YOUR TASK:
Locate the line that contains "imported = [obj" and the line that contains "WAVE_ALONG = 17.0". Copy both of them exactly, together with every line between them, and no others.

SUPPLIED DATA:

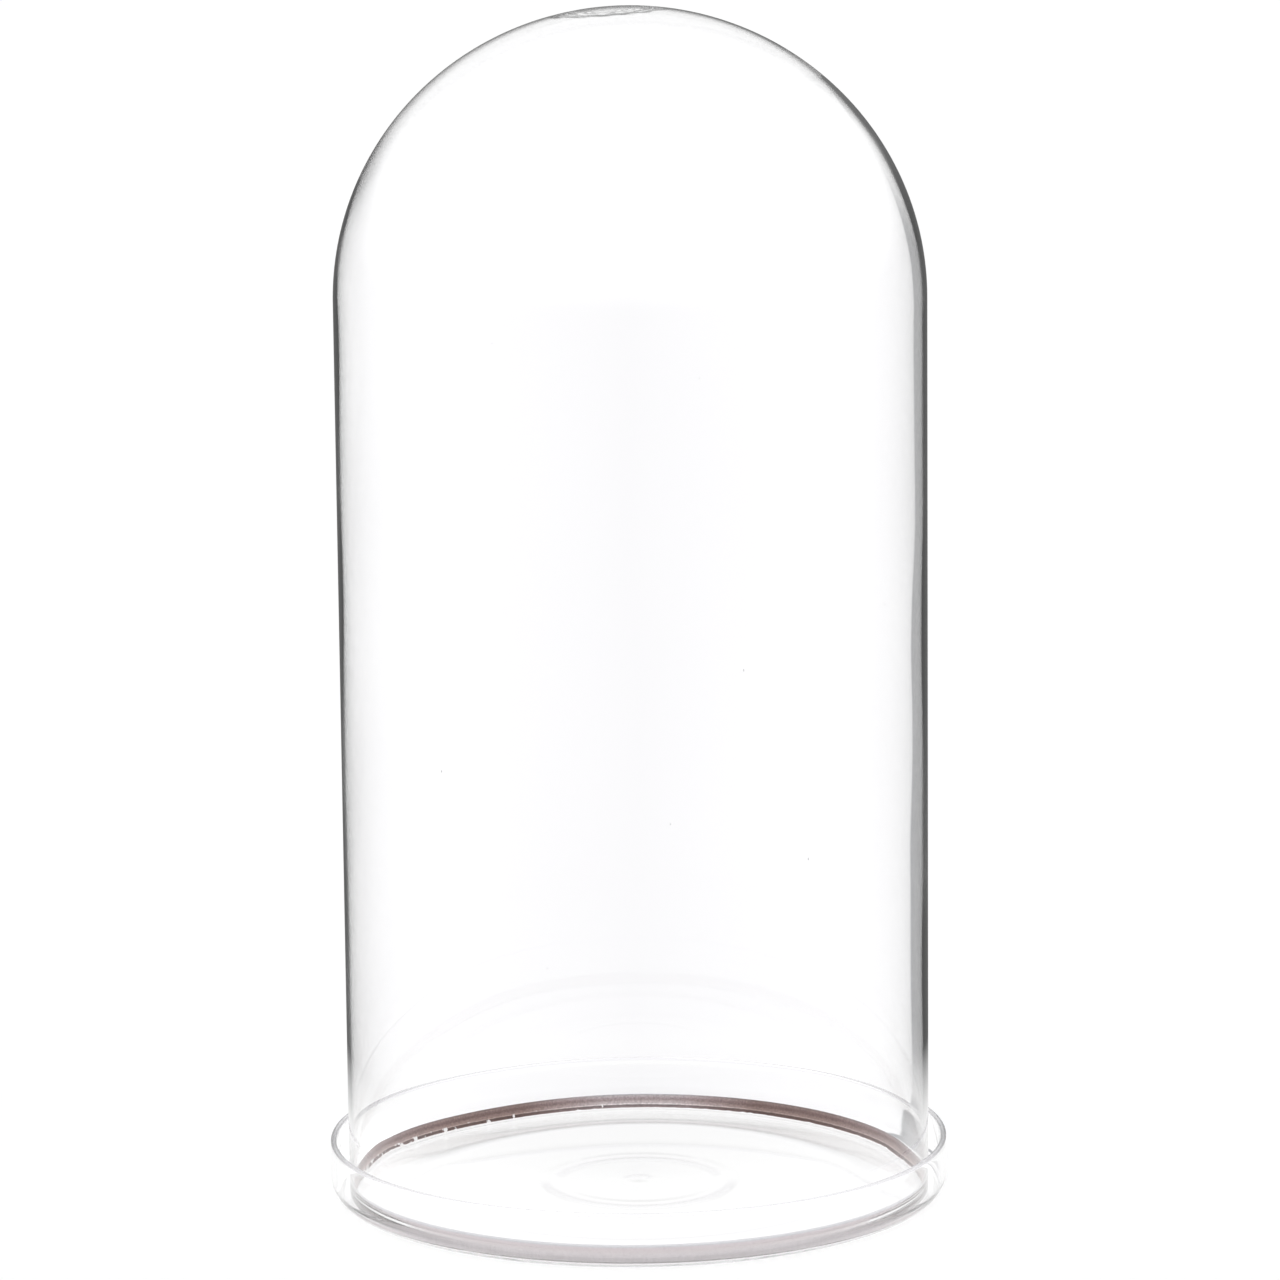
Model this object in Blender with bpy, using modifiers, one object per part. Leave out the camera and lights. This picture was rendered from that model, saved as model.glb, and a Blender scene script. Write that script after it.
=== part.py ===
"""A glass cloche: a tall blown-glass dome that stands inside the rim of a shallow glass dish.

Metres, +Z up. The origin is on the common axis, at the bottom of the dish's foot.
Both pieces are turned shapes: a profile in the XZ plane, swept round Z.
"""

import math

import bmesh
import bpy

# Dish
DISH_RADIUS = 0.1062
DISH_HEIGHT = 0.0194
DISH_WALL = 0.0020
FLOOR_THICKNESS = 0.0016
CORNER_RADIUS = 0.0060  # outside, between the wall and the foot
INNER_CORNER_RADIUS = 0.0015  # inside, between the wall and the floor
FOOT_WIDTH = 0.0090  # flat ring that stands on the table
KICK_WIDTH = 0.0190  # sloping ring between the foot and the raised middle
KICK_RISE = 0.0010  # how far the middle of the floor is pushed up
RIPPLE_RADIUS = 0.0300  # low ring left in the floor by spinning the hot glass
RIPPLE_WIDTH = 0.0120
RIPPLE_HEIGHT = 0.00013
DIMPLE_RADIUS = 0.0070
DIMPLE_DEPTH = 0.00015

# Dome
DOME_RADIUS = 0.1000
DOME_HEIGHT = 0.4046
DOME_WALL = 0.0019
CROWN_RISE = 0.0980  # height of the rounded top, a little flatter than a half sphere
CROWN_WALL = 0.0014
BEAD_THICKNESS = 0.0030  # thickened edge round the dome's mouth
BEAD_HEIGHT = 0.0050
EDGE_RADIUS = 0.0008  # where the ground edge meets the wall's two faces

REST_GAP = 0.0003  # between the dome's ground edge and the dish's floor

TURN_STEPS = 64
CROWN_STEPS = 12
CORNER_STEPS = 4
EDGE_STEPS = 2
LIP_STEPS = 3
SLOPE_STEPS = 5
BUMP_STEPS = 10


def clear_scene():
    for old_object in list(bpy.data.objects):
        bpy.data.objects.remove(old_object, do_unlink=True)


def glass(name, color, roughness):
    material = bpy.data.materials.new(name)
    material.use_nodes = True
    shader = material.node_tree.nodes["Principled BSDF"]
    shader.inputs["Base Color"].default_value = (*color, 1.0)
    shader.inputs["Roughness"].default_value = roughness
    shader.inputs["Metallic"].default_value = 0.0
    shader.inputs["IOR"].default_value = 1.5
    shader.inputs["Transmission Weight"].default_value = 1.0
    return material


def arc(center_x, center_z, radius_x, radius_z, first_angle, last_angle, steps):
    """Points of an elliptical arc in the XZ plane. Angles are in degrees, from +X towards +Z."""
    points = []
    for step in range(steps + 1):
        angle = math.radians(first_angle + (last_angle - first_angle) * step / steps)
        x = center_x + radius_x * math.cos(angle)
        z = center_z + radius_z * math.sin(angle)
        points.append((abs(x), z))
    return points


def smooth_step(share):
    return (1 - math.cos(math.pi * share)) / 2


def smooth_bump(share):
    return (1 - math.cos(2 * math.pi * share)) / 2


def eased(first, last, ease, steps):
    """Points that run evenly along X from first to last, while Z follows the ease."""
    (x0, z0), (x1, z1) = first, last
    shares = [step / steps for step in range(steps + 1)]
    return [(x0 + (x1 - x0) * share, z0 + (z1 - z0) * ease(share)) for share in shares]


def bead_shoulder(first, last):
    """The inside of the dome's mouth, rising evenly along Z while X follows a smooth step."""
    flipped = eased(first[::-1], last[::-1], smooth_step, SLOPE_STEPS)
    return [(x, z) for z, x in flipped]


def dome_profile():
    """From the top of the crown down the outside, round the ground edge and up the inside."""
    bottom = FLOOR_THICKNESS + REST_GAP
    shoulder = bottom + DOME_HEIGHT - CROWN_RISE
    inner_radius = DOME_RADIUS - DOME_WALL
    mouth_radius = DOME_RADIUS - BEAD_THICKNESS
    edge_z = bottom + EDGE_RADIUS
    points = arc(0, shoulder, DOME_RADIUS, CROWN_RISE, 90, 0, CROWN_STEPS)
    points += arc(DOME_RADIUS - EDGE_RADIUS, edge_z, EDGE_RADIUS, EDGE_RADIUS, 0, -90, EDGE_STEPS)
    points += arc(mouth_radius + EDGE_RADIUS, edge_z, EDGE_RADIUS, EDGE_RADIUS, 270, 180, EDGE_STEPS)
    points += bead_shoulder((mouth_radius, bottom + BEAD_HEIGHT / 2), (inner_radius, bottom + BEAD_HEIGHT))
    points += arc(0, shoulder, inner_radius, CROWN_RISE - CROWN_WALL, 0, 90, CROWN_STEPS)
    return points


def floor_from_foot(height):
    """The dish's floor line from the foot's inner side to the raised middle, at the given height."""
    foot_inside = DISH_RADIUS - CORNER_RADIUS - FOOT_WIDTH
    middle = (foot_inside - KICK_WIDTH, height + KICK_RISE)
    return eased((foot_inside, height), middle, smooth_step, SLOPE_STEPS)


def dish_profile():
    """From the lip down the outside, under the foot to the axis, and back along the floor to the lip."""
    lip_radius = DISH_WALL / 2
    lip_z = DISH_HEIGHT - lip_radius
    foot_outside = DISH_RADIUS - CORNER_RADIUS
    inner_x = DISH_RADIUS - DISH_WALL - INNER_CORNER_RADIUS
    inner_z = FLOOR_THICKNESS + INNER_CORNER_RADIUS
    middle_z = FLOOR_THICKNESS + KICK_RISE
    ripple_top = middle_z + RIPPLE_HEIGHT
    ripple_inside = RIPPLE_RADIUS - RIPPLE_WIDTH / 2
    ripple_outside = RIPPLE_RADIUS + RIPPLE_WIDTH / 2

    points = arc(DISH_RADIUS - lip_radius, lip_z, lip_radius, lip_radius, 90, 0, LIP_STEPS)
    points += arc(foot_outside, CORNER_RADIUS, CORNER_RADIUS, CORNER_RADIUS, 0, -90, CORNER_STEPS)
    points += floor_from_foot(0)
    points += [(0, KICK_RISE), (0, middle_z - DIMPLE_DEPTH)]
    points += eased((0, middle_z - DIMPLE_DEPTH), (DIMPLE_RADIUS, middle_z), smooth_step, SLOPE_STEPS)[1:]
    points += eased((ripple_inside, middle_z), (ripple_outside, ripple_top), smooth_bump, BUMP_STEPS)
    points += reversed(floor_from_foot(FLOOR_THICKNESS))
    points += arc(inner_x, inner_z, INNER_CORNER_RADIUS, INNER_CORNER_RADIUS, 270, 360, CORNER_STEPS)
    points += arc(DISH_RADIUS - lip_radius, lip_z, lip_radius, lip_radius, 180, 90, LIP_STEPS)[:-1]
    return points


def turned_piece(name, profile, closed, material, collection):
    """A solid of revolution about Z, with its origin on the axis."""
    mesh = bpy.data.meshes.new(name)
    outline = bmesh.new()
    corners = [outline.verts.new((x, 0, z)) for x, z in profile]
    for start, end in zip(corners, corners[1:]):
        outline.edges.new((start, end))
    if closed:
        outline.edges.new((corners[-1], corners[0]))
    outline.to_mesh(mesh)
    outline.free()
    mesh.materials.append(material)

    piece = bpy.data.objects.new(name, mesh)
    collection.objects.link(piece)
    turn = piece.modifiers.new("turn", "SCREW")
    turn.axis = "Z"
    turn.angle = math.radians(360)
    turn.screw_offset = 0
    turn.steps = TURN_STEPS
    turn.render_steps = TURN_STEPS
    turn.use_merge_vertices = True
    turn.merge_threshold = 0.00001
    turn.use_smooth_shade = True
    return piece


def build():
    clear_scene()
    collection = bpy.data.collections.new("glass_cloche")
    bpy.context.scene.collection.children.link(collection)

    dish_glass = glass("dish_glass", (0.96, 0.97, 0.97), 0.02)
    dome_glass = glass("dome_glass", (0.97, 0.97, 0.98), 0.01)
    turned_piece("glass_dish", dish_profile(), True, dish_glass, collection)
    turned_piece("glass_dome", dome_profile(), False, dome_glass, collection)


build()
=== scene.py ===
"""The finished look of the glass cloche: clear blown glass with dark edges, on a white sweep.

The dome and the dish are turned again here at full fineness, with what hand-blown glass has and
the plain solids leave out: a wall of slightly uneven thickness, small seeds, ripples in the dish's
floor, a fire-polished lip, and a ground band with small chips round the dome's mouth.
"""

import math
import random

import bpy
import numpy as np
from mathutils import Matrix, Vector, noise


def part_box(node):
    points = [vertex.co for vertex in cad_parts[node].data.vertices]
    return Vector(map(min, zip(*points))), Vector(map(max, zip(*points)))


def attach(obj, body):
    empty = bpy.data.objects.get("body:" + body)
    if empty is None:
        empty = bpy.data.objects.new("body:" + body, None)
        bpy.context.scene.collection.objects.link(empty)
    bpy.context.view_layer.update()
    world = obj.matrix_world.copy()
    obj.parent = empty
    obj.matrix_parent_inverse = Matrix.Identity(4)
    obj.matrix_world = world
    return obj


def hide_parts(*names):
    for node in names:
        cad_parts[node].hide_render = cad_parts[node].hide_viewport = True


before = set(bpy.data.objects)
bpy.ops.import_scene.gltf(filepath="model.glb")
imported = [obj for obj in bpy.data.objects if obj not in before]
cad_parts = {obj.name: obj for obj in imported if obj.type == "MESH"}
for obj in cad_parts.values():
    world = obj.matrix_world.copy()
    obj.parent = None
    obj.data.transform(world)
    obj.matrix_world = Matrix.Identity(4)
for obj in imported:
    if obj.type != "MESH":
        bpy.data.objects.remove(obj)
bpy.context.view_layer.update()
dome_low, dome_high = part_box("glass_dome")
dish_low, dish_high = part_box("glass_dish")

# Dome
DOME_RADIUS = dome_high.x
DOME_BOTTOM = dome_low.z
DOME_WALL = 0.0019
CROWN_RISE = 0.0980
CROWN_WALL = 0.0014
BEAD_THICKNESS = 0.0030
BEAD_HEIGHT = 0.0050
EDGE_RADIUS = 0.0008
SHOULDER = dome_high.z - CROWN_RISE
MOUTH_RADIUS = DOME_RADIUS - BEAD_THICKNESS
INNER_RADIUS = DOME_RADIUS - DOME_WALL

# The blown wall's unevenness, on its inner face
WAVE_DEPTH = 0.00016
WAVE_ROUND = 1.6  # noise cells across the dome
WAVE_ALONG = 17.0  # noise cells a metre up the wall

THIN_SIDE = 0.0004  # how much thinner the wall is on the side away from +X

# The crown's unevenness: blown thin above a slanting line, lower on the side away from +X, with a
# thick spot near the top
THIN_SHARE = 0.60
THIN_RISE = math.radians(22)
THIN_SLANT = math.radians(11)
THIN_SPAN = math.radians(24)
SPOT_DEPTH = 0.0008
SPOT_X = -0.006
SPOT_RADIUS = 0.017
SPOT_EDGE = 0.004

# Seeds: tiny bubbles in the dome's wall
SEEDS = 14
SEED_RADIUS = (0.00012, 0.00028)

# Ground band inside the dome's mouth. Scales are in noise cells a metre.
BAND_HEIGHT = 0.0052
BAND_SKIN = 0.00006
BAND_GAP = 0.00005
CHIP_DEPTH = 0.0004
CHIP_SCALE = 330
RAGGED_SCALE = 420
SPECKLE_SCALE = 1500

# Dish
DISH_RADIUS = dish_high.x
DISH_HEIGHT = dish_high.z
DISH_WALL = 0.0020
FLOOR_THICKNESS = 0.0016
CORNER_RADIUS = 0.0060
INNER_CORNER_RADIUS = 0.0015
FOOT_WIDTH = 0.0090
KICK_WIDTH = 0.0190
KICK_RISE = 0.0010
RIPPLE_RADIUS = 0.0300
RIPPLE_WIDTH = 0.0105
RIPPLE_HEIGHT = 0.00013
DIMPLE_RADIUS = 0.0063
DIMPLE_DEPTH = 0.00015

TURN_STEPS = 420
GLASS_IOR = 1.5
NO_TINT = (1.0, 1.0, 1.0)
# Painted shade on the outer glass towards its edges, with a little real loss of light through the edge
OUTER_EDGE_ABSORPTION_AND_SHADE = (0.75, 0.75, 0.75)
LIP_TINT = (0.89, 0.88, 0.92)
LIP_ROUGHNESS = 0.1
LIP_STEPS = 8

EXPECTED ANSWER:
imported = [obj for obj in bpy.data.objects if obj not in before]
cad_parts = {obj.name: obj for obj in imported if obj.type == "MESH"}
for obj in cad_parts.values():
    world = obj.matrix_world.copy()
    obj.parent = None
    obj.data.transform(world)
    obj.matrix_world = Matrix.Identity(4)
for obj in imported:
    if obj.type != "MESH":
        bpy.data.objects.remove(obj)
bpy.context.view_layer.update()
dome_low, dome_high = part_box("glass_dome")
dish_low, dish_high = part_box("glass_dish")

# Dome
DOME_RADIUS = dome_high.x
DOME_BOTTOM = dome_low.z
DOME_WALL = 0.0019
CROWN_RISE = 0.0980
CROWN_WALL = 0.0014
BEAD_THICKNESS = 0.0030
BEAD_HEIGHT = 0.0050
EDGE_RADIUS = 0.0008
SHOULDER = dome_high.z - CROWN_RISE
MOUTH_RADIUS = DOME_RADIUS - BEAD_THICKNESS
INNER_RADIUS = DOME_RADIUS - DOME_WALL

# The blown wall's unevenness, on its inner face
WAVE_DEPTH = 0.00016
WAVE_ROUND = 1.6  # noise cells across the dome
WAVE_ALONG = 17.0  # noise cells a metre up the wall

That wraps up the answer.